Our house looks so different from the outside now but of course we still have a lot of work to do for our curb appeal to increase! On Tuesday and Wednesday our tree guy (Snake) removed all the ugly pine trees from the left side of the house, two trees in the front, and ground down all the stumps. He also cut back some overhanging branches on the two large maple trees. It has opened up that side of the house so much and looks much better. Now you can actually see our neighbors oak trees and we’ll be able to grow some grass there. They left us with some logs for the fireplace and a LOT of mulch. We’ll be using a lot of it around the trees in the back and in the rows of our garden.
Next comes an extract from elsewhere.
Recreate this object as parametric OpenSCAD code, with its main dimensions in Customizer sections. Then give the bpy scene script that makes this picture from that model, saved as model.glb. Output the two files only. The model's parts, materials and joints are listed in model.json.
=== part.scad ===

The tree removal was not only for aesthetics. The pines and leaves were damaging the roof and clogging the gutters. The roots were too close to the foundation and sewer line and threatening the stability of the house. The new roof, gutters, and down spouts (hopefully done this week) will keep the water away from the basement, keeping it dry and livable.
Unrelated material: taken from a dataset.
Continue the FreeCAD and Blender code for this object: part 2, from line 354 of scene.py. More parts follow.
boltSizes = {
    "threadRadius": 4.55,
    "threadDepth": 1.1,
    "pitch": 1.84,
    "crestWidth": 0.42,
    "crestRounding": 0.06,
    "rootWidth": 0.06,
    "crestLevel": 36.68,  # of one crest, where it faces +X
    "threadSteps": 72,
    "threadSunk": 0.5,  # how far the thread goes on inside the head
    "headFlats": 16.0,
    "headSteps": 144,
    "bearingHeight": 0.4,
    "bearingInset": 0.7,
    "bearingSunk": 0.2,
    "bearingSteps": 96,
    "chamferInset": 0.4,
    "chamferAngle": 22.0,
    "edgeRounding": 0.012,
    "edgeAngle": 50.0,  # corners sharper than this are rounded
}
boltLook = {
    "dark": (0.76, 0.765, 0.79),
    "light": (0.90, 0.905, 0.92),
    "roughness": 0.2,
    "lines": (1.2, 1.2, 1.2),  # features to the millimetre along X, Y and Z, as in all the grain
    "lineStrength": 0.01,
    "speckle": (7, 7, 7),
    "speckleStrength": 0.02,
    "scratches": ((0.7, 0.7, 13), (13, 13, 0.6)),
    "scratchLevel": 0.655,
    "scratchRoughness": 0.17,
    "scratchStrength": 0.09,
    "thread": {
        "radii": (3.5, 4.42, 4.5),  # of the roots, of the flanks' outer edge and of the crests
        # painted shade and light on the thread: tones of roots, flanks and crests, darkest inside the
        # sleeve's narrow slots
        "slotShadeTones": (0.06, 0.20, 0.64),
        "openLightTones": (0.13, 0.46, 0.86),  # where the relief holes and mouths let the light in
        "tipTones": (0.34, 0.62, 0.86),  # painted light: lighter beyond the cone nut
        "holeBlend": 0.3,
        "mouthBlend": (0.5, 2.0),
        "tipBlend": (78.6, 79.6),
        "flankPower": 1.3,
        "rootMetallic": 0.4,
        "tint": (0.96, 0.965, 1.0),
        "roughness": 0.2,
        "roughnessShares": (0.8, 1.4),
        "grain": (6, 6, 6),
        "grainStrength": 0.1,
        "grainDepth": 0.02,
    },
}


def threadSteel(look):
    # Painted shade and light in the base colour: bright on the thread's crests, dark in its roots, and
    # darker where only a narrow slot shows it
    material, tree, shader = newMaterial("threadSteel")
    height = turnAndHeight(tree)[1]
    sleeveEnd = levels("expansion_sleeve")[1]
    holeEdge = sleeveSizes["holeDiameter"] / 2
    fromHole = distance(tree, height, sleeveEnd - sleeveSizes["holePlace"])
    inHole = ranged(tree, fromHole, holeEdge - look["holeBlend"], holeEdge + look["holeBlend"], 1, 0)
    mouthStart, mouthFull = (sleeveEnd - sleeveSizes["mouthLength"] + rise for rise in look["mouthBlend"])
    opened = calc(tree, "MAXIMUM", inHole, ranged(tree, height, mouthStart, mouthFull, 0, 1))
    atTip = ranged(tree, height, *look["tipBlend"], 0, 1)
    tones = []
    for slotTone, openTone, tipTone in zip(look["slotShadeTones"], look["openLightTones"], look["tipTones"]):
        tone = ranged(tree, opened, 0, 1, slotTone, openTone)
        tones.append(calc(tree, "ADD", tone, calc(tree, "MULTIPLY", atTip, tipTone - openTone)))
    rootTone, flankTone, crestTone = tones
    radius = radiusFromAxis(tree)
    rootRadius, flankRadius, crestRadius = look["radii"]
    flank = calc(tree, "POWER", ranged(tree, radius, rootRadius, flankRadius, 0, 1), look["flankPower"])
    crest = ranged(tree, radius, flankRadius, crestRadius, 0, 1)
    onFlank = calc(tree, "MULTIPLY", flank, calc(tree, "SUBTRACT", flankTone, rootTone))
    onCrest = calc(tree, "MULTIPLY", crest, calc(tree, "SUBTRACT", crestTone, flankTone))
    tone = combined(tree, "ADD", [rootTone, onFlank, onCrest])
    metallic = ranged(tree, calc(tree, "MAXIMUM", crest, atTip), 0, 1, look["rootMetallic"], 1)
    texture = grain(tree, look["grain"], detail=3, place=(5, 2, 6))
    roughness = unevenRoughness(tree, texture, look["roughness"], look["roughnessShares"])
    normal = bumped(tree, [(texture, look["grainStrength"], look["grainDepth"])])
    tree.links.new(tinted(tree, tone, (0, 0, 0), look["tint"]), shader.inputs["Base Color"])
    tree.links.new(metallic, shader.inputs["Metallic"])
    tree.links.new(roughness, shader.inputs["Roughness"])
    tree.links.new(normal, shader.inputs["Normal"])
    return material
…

The contractor finished removing the wall in the mudroom (soon-to-be sunroom) and they are supposed to be installing the sliding glass door and windows this week.
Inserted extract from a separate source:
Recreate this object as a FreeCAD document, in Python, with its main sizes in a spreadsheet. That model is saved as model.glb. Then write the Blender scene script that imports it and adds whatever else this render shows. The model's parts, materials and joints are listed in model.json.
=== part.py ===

This weekend wasn’t very productive in terms of work completed but we were able to make a lot of decisions to move forward. The big decisions involve new windows, new kitchen, and new bathrooms.
It’s amazing the amount of small decisions that are involved in each of the big decisions. Take the kitchen for instance – you have to make decisions about the layout, the floor, the cabinet type, the cabinet color, the countertop type, the countertop color, the appliances, the color of the backsplash, the color of the walls, the cabinet hardware, the light fixtures, the sink faucet, etc., etc. Of course each decision that you make affects what you’ll have to choose for one of the other options. All these decisions should comply, as we learned on Saturday, with the National Kitchen and Bathroom Standards. Otherwise, the resale value will drop because somebody might feel a little too crowded in a 41” walk space or the refrigerator within 24” of the sink.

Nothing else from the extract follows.